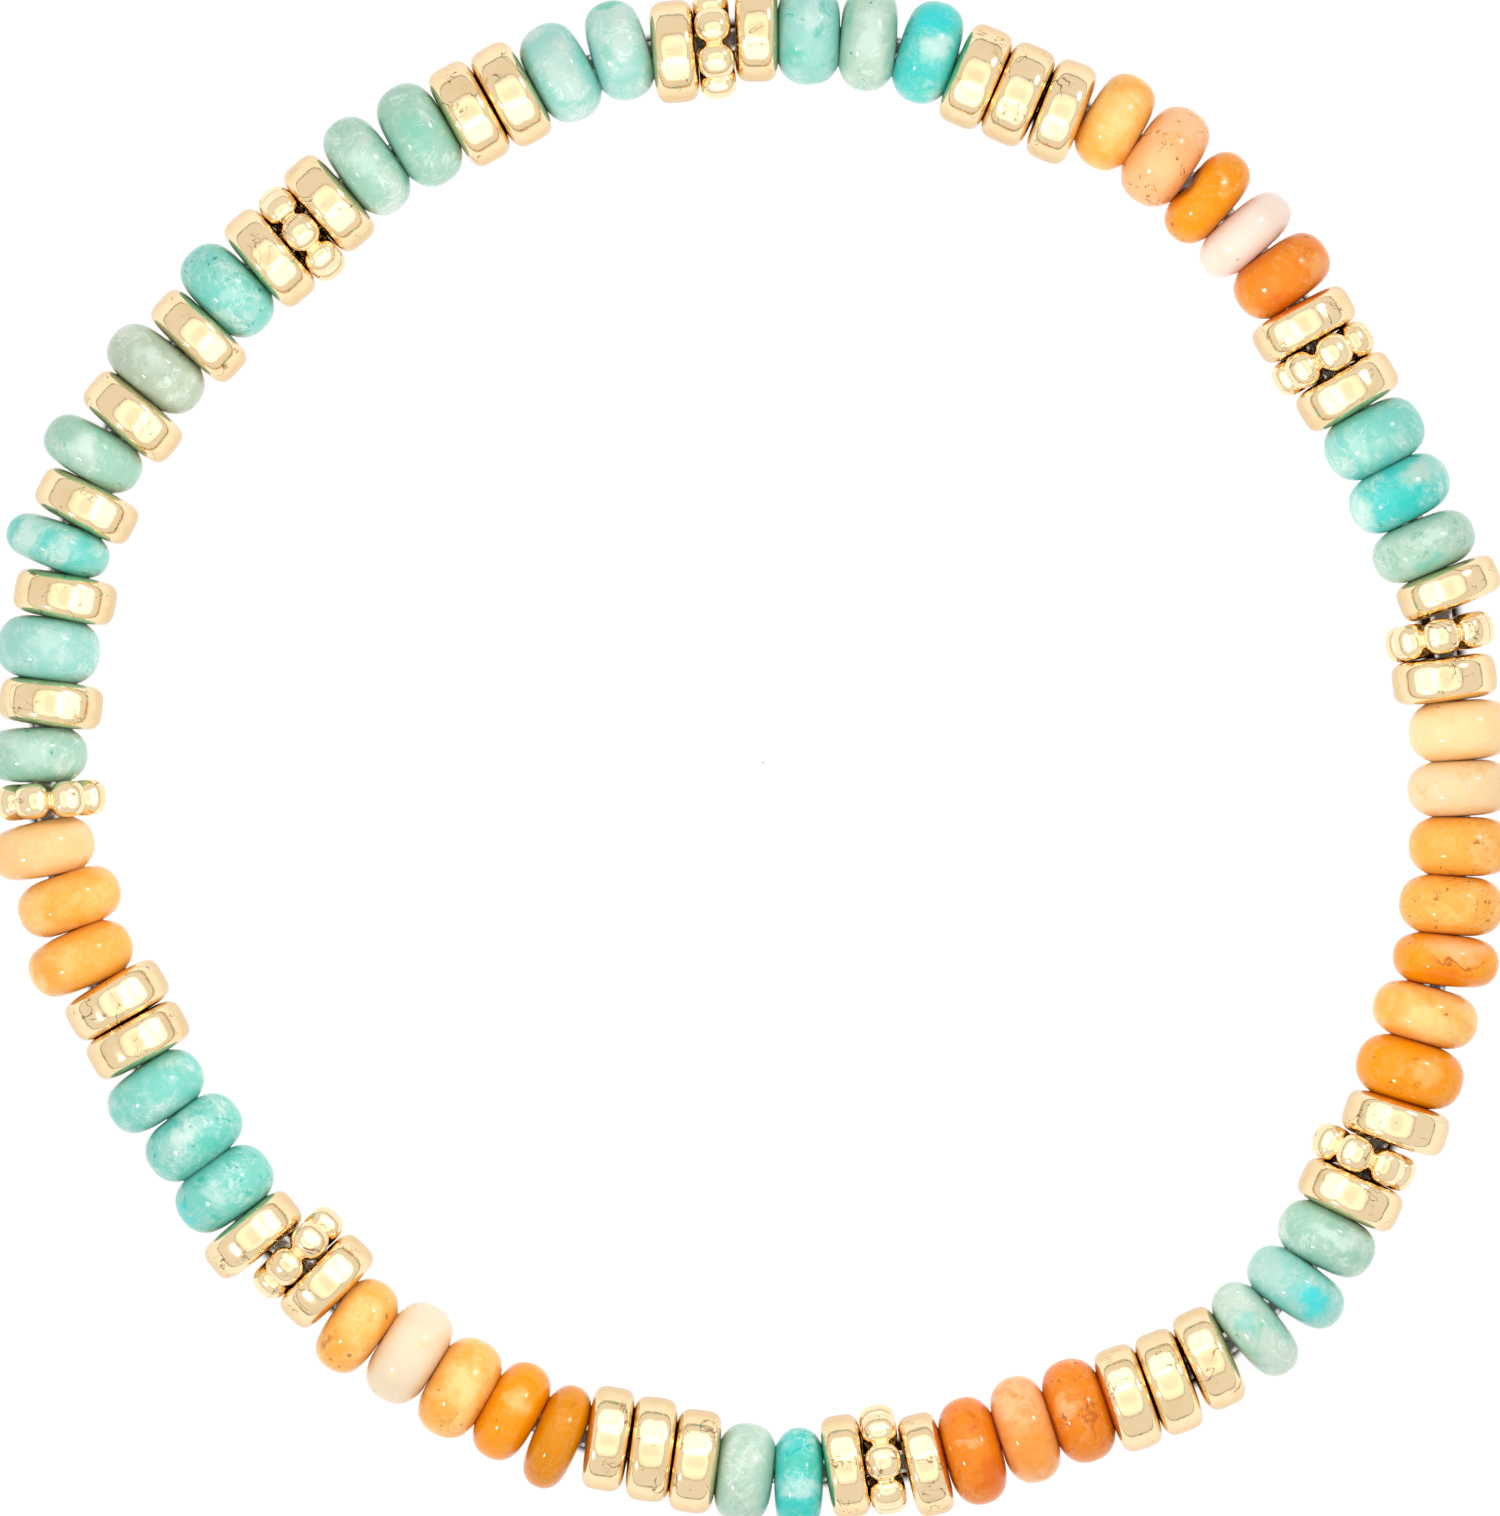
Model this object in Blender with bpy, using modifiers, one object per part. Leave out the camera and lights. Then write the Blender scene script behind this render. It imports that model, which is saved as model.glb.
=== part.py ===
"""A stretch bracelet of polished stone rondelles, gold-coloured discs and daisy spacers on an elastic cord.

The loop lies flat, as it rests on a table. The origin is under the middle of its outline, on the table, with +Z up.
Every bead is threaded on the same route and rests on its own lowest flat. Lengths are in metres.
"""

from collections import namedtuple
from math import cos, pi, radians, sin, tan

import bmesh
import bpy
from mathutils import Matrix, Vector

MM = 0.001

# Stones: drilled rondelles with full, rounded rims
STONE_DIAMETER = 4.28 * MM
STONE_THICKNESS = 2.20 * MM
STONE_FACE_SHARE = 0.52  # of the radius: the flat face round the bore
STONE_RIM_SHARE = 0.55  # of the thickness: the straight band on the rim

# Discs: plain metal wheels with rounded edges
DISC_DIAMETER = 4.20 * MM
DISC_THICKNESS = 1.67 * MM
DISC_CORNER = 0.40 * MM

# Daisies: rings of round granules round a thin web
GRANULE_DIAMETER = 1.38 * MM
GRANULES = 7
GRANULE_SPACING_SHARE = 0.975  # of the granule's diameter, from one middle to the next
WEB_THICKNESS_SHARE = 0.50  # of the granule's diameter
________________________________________
# WHAT TO WORK ON
Write out a verbatim copy of the data, beginning with its first line and ending with the line that contains "DISC_CORNER = 0.40 * MM".

# TASK OUTPUT
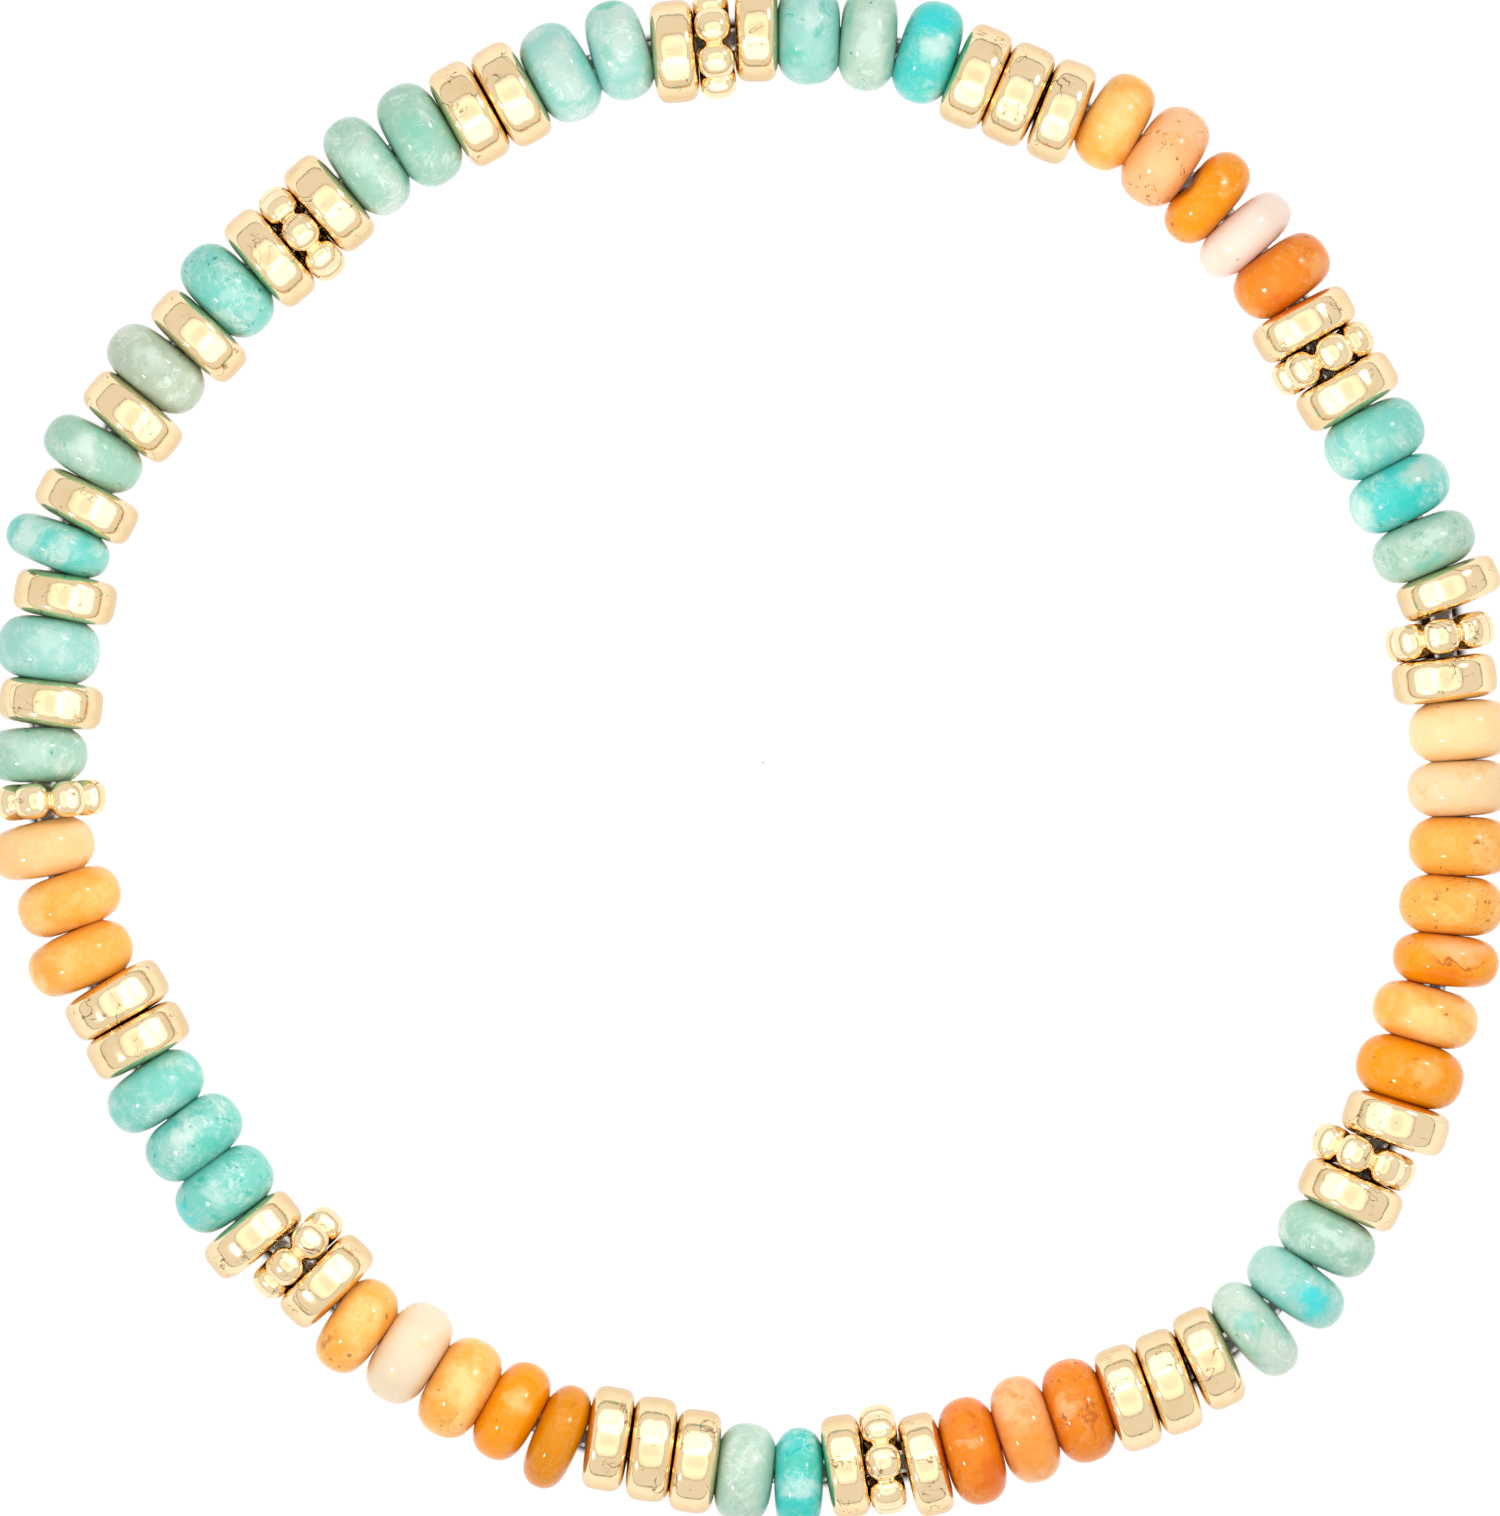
Model this object in Blender with bpy, using modifiers, one object per part. Leave out the camera and lights. Then write the Blender scene script behind this render. It imports that model, which is saved as model.glb.
=== part.py ===
"""A stretch bracelet of polished stone rondelles, gold-coloured discs and daisy spacers on an elastic cord.

The loop lies flat, as it rests on a table. The origin is under the middle of its outline, on the table, with +Z up.
Every bead is threaded on the same route and rests on its own lowest flat. Lengths are in metres.
"""

from collections import namedtuple
from math import cos, pi, radians, sin, tan

import bmesh
import bpy
from mathutils import Matrix, Vector

MM = 0.001

# Stones: drilled rondelles with full, rounded rims
STONE_DIAMETER = 4.28 * MM
STONE_THICKNESS = 2.20 * MM
STONE_FACE_SHARE = 0.52  # of the radius: the flat face round the bore
STONE_RIM_SHARE = 0.55  # of the thickness: the straight band on the rim

# Discs: plain metal wheels with rounded edges
DISC_DIAMETER = 4.20 * MM
DISC_THICKNESS = 1.67 * MM
DISC_CORNER = 0.40 * MM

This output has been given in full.